DATA EXCERPT —
════

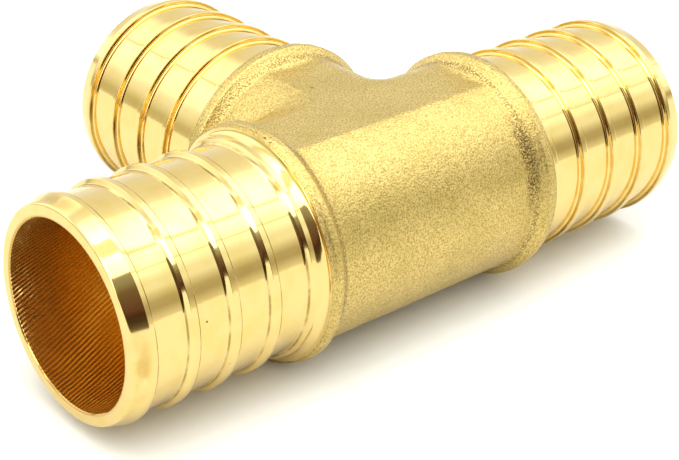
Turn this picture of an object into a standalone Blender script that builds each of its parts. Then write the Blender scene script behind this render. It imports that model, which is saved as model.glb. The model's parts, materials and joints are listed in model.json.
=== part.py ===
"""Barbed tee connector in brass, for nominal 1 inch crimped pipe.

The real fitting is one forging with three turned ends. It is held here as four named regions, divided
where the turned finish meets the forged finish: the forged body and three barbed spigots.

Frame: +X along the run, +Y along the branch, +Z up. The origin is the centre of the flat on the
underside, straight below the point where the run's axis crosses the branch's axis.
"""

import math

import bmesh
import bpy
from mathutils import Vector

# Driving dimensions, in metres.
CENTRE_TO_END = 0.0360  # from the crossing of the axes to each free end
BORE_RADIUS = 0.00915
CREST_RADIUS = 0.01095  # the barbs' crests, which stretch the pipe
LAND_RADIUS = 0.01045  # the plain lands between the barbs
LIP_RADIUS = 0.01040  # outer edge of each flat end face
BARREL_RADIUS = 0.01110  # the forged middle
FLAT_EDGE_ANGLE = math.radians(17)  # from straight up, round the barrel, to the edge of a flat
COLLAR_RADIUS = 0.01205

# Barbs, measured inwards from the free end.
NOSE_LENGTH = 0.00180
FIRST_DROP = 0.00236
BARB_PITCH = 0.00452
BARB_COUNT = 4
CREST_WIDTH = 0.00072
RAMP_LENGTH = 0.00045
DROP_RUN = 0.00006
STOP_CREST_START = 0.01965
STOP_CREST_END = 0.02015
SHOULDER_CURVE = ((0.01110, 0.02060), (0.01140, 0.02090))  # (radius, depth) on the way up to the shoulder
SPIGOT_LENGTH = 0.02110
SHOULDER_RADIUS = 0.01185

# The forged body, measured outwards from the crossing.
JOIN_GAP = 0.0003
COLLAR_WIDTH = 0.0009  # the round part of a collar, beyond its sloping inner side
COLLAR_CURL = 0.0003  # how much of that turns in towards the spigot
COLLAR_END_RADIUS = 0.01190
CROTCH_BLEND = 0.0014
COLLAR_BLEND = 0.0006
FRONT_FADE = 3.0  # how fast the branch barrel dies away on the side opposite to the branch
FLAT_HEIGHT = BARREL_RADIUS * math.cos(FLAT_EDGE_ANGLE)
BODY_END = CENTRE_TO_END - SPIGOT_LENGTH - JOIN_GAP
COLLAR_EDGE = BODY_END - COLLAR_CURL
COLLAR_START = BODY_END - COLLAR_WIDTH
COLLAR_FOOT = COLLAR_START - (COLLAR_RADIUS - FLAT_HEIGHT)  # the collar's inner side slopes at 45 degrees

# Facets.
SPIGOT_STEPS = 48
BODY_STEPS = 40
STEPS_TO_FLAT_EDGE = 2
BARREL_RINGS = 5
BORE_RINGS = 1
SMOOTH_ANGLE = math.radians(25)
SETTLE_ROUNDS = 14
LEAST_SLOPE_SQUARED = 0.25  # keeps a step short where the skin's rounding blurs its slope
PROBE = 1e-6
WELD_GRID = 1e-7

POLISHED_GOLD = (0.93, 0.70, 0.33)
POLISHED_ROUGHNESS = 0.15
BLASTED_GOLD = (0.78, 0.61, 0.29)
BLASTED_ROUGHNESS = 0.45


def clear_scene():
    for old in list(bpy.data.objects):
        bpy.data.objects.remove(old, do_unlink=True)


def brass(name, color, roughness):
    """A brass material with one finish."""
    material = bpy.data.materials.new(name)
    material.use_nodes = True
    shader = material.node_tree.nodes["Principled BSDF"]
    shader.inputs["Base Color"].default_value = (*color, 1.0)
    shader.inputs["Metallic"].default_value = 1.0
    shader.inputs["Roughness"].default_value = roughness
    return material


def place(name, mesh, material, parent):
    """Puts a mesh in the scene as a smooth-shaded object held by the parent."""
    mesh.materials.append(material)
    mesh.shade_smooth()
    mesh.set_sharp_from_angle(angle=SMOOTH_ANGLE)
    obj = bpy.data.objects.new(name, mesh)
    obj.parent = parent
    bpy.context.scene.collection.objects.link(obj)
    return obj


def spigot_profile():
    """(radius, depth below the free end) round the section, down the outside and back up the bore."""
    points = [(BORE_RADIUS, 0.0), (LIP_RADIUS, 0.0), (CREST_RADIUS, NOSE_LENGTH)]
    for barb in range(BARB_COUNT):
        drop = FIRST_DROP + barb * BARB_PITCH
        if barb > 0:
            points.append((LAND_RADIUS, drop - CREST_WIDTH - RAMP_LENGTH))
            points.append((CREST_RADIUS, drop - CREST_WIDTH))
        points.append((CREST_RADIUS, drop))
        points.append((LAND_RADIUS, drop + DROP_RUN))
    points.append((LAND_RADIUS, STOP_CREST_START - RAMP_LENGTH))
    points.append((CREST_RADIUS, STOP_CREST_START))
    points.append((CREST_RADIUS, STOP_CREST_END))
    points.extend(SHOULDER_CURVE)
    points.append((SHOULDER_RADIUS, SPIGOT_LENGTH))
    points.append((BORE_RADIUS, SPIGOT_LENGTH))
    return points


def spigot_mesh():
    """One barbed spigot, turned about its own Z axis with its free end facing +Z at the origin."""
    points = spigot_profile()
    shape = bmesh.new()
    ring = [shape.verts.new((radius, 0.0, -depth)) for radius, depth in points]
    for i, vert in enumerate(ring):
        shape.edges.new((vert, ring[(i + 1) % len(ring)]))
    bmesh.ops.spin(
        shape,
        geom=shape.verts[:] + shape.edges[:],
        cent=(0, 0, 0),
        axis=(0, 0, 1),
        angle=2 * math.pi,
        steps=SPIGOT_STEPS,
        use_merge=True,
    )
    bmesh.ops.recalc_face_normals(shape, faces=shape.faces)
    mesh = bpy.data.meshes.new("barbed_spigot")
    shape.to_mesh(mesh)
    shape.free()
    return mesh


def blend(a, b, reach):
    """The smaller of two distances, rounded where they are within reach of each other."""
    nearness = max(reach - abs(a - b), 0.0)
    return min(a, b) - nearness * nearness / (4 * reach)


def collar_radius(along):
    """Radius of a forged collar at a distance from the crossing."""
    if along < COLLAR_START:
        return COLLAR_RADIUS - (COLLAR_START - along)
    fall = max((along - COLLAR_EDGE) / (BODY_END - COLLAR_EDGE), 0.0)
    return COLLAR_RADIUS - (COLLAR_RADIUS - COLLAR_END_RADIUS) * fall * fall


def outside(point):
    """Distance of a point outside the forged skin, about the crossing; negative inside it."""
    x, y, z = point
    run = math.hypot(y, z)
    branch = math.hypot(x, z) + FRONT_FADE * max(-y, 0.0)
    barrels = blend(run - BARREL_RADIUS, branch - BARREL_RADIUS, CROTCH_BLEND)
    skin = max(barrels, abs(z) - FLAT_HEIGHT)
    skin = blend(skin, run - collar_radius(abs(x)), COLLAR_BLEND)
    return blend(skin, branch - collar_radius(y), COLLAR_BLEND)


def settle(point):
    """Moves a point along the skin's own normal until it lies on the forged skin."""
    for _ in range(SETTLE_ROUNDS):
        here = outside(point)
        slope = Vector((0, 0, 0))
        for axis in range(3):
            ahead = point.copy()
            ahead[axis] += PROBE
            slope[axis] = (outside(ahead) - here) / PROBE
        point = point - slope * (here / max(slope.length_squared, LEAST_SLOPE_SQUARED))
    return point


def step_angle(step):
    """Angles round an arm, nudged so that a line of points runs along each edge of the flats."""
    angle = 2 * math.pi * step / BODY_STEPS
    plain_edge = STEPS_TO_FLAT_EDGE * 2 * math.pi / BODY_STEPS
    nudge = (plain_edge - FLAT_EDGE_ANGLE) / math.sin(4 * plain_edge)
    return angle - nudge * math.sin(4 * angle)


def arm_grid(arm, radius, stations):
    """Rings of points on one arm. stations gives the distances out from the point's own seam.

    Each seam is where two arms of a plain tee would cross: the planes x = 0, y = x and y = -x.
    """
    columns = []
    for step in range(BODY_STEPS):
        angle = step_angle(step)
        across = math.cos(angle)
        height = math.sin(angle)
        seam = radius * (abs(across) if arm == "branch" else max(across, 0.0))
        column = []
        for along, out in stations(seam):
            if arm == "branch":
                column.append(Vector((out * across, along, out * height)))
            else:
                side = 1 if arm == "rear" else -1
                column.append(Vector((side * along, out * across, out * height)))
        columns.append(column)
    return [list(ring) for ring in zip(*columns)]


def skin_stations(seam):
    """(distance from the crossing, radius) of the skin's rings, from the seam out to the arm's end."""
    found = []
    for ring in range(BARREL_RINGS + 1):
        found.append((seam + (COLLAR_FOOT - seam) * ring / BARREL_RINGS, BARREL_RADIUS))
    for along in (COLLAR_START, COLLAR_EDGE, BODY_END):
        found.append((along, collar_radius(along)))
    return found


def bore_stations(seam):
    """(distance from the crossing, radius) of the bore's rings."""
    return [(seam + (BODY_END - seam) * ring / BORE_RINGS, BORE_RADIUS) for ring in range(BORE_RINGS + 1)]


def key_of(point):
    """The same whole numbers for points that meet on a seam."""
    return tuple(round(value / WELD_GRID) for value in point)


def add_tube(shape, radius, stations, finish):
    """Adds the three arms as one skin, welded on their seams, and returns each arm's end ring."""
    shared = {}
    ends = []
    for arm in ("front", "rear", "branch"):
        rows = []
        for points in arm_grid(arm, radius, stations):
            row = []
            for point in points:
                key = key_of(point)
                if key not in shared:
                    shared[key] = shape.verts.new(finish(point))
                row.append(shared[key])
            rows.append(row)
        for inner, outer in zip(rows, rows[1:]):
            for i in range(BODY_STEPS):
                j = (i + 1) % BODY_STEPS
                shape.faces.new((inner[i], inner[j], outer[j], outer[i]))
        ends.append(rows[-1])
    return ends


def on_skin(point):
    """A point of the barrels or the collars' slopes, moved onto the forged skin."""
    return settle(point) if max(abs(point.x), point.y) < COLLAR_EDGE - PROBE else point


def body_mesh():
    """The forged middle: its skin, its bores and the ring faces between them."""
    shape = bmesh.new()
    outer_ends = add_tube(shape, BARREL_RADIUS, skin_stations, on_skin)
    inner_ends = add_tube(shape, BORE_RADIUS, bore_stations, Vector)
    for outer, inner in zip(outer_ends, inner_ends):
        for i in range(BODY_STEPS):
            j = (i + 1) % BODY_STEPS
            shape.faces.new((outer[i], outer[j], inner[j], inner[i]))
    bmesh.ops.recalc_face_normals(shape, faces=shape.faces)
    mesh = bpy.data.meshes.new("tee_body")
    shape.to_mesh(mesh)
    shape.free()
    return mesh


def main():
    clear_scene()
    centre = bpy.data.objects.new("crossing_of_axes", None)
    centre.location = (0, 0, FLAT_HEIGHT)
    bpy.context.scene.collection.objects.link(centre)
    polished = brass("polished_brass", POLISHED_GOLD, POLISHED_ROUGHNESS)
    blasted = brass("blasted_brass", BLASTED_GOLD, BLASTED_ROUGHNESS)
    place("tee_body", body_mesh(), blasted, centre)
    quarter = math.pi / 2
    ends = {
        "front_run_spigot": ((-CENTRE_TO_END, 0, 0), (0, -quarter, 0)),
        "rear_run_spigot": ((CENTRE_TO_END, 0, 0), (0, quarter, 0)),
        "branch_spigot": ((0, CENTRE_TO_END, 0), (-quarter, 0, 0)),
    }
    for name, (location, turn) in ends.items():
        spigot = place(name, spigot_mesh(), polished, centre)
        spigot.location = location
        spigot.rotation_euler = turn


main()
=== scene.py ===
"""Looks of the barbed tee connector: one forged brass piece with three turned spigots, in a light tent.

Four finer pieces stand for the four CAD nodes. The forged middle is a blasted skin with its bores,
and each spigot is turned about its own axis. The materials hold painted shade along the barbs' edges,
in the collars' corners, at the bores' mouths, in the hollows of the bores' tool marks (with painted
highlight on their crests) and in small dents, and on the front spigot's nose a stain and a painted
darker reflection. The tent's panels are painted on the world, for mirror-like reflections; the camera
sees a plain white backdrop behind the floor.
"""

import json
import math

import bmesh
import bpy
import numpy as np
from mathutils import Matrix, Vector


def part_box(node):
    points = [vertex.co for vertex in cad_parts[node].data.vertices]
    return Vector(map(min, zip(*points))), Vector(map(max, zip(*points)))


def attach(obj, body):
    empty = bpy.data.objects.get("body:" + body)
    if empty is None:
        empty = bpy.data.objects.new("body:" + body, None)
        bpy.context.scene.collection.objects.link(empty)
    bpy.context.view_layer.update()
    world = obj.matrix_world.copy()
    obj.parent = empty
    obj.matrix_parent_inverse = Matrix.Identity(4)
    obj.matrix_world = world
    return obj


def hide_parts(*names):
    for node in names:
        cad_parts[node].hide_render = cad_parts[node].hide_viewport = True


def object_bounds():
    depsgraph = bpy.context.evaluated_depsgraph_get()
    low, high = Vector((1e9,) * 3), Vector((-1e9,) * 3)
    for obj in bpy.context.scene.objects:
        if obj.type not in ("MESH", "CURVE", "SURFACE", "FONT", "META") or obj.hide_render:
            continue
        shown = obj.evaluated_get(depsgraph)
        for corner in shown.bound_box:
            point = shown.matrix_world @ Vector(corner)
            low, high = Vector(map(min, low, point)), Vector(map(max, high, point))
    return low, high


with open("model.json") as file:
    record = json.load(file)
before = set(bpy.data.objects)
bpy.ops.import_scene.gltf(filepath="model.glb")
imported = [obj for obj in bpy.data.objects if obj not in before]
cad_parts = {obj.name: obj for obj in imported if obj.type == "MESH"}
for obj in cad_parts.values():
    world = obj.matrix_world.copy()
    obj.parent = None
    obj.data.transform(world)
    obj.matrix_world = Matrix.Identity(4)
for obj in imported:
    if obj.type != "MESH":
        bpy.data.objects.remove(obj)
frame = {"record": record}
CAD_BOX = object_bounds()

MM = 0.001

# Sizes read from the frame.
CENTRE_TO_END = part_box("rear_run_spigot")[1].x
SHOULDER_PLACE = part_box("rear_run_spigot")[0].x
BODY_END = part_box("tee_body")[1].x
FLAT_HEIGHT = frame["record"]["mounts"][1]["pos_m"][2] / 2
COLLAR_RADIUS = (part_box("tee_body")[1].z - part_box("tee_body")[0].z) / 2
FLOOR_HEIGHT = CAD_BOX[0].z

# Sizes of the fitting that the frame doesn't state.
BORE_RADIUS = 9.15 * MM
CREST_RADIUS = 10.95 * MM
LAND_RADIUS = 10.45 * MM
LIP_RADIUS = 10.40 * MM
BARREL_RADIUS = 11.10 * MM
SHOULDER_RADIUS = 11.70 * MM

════

WHAT THE TASK ASKS — Each line from the one containing "centre.location = (0, 0, FLAT_HEIGHT)" through the one containing "if obj.type not" must be retyped exactly, the first and last of these included.

RESULT FOR THIS TASK —
    centre.location = (0, 0, FLAT_HEIGHT)
    bpy.context.scene.collection.objects.link(centre)
    polished = brass("polished_brass", POLISHED_GOLD, POLISHED_ROUGHNESS)
    blasted = brass("blasted_brass", BLASTED_GOLD, BLASTED_ROUGHNESS)
    place("tee_body", body_mesh(), blasted, centre)
    quarter = math.pi / 2
    ends = {
        "front_run_spigot": ((-CENTRE_TO_END, 0, 0), (0, -quarter, 0)),
        "rear_run_spigot": ((CENTRE_TO_END, 0, 0), (0, quarter, 0)),
        "branch_spigot": ((0, CENTRE_TO_END, 0), (-quarter, 0, 0)),
    }
    for name, (location, turn) in ends.items():
        spigot = place(name, spigot_mesh(), polished, centre)
        spigot.location = location
        spigot.rotation_euler = turn


main()
=== scene.py ===
"""Looks of the barbed tee connector: one forged brass piece with three turned spigots, in a light tent.

Four finer pieces stand for the four CAD nodes. The forged middle is a blasted skin with its bores,
and each spigot is turned about its own axis. The materials hold painted shade along the barbs' edges,
in the collars' corners, at the bores' mouths, in the hollows of the bores' tool marks (with painted
highlight on their crests) and in small dents, and on the front spigot's nose a stain and a painted
darker reflection. The tent's panels are painted on the world, for mirror-like reflections; the camera
sees a plain white backdrop behind the floor.
"""

import json
import math

import bmesh
import bpy
import numpy as np
from mathutils import Matrix, Vector


def part_box(node):
    points = [vertex.co for vertex in cad_parts[node].data.vertices]
    return Vector(map(min, zip(*points))), Vector(map(max, zip(*points)))


def attach(obj, body):
    empty = bpy.data.objects.get("body:" + body)
    if empty is None:
        empty = bpy.data.objects.new("body:" + body, None)
        bpy.context.scene.collection.objects.link(empty)
    bpy.context.view_layer.update()
    world = obj.matrix_world.copy()
    obj.parent = empty
    obj.matrix_parent_inverse = Matrix.Identity(4)
    obj.matrix_world = world
    return obj


def hide_parts(*names):
    for node in names:
        cad_parts[node].hide_render = cad_parts[node].hide_viewport = True


def object_bounds():
    depsgraph = bpy.context.evaluated_depsgraph_get()
    low, high = Vector((1e9,) * 3), Vector((-1e9,) * 3)
    for obj in bpy.context.scene.objects:
        if obj.type not in ("MESH", "CURVE", "SURFACE", "FONT", "META") or obj.hide_render:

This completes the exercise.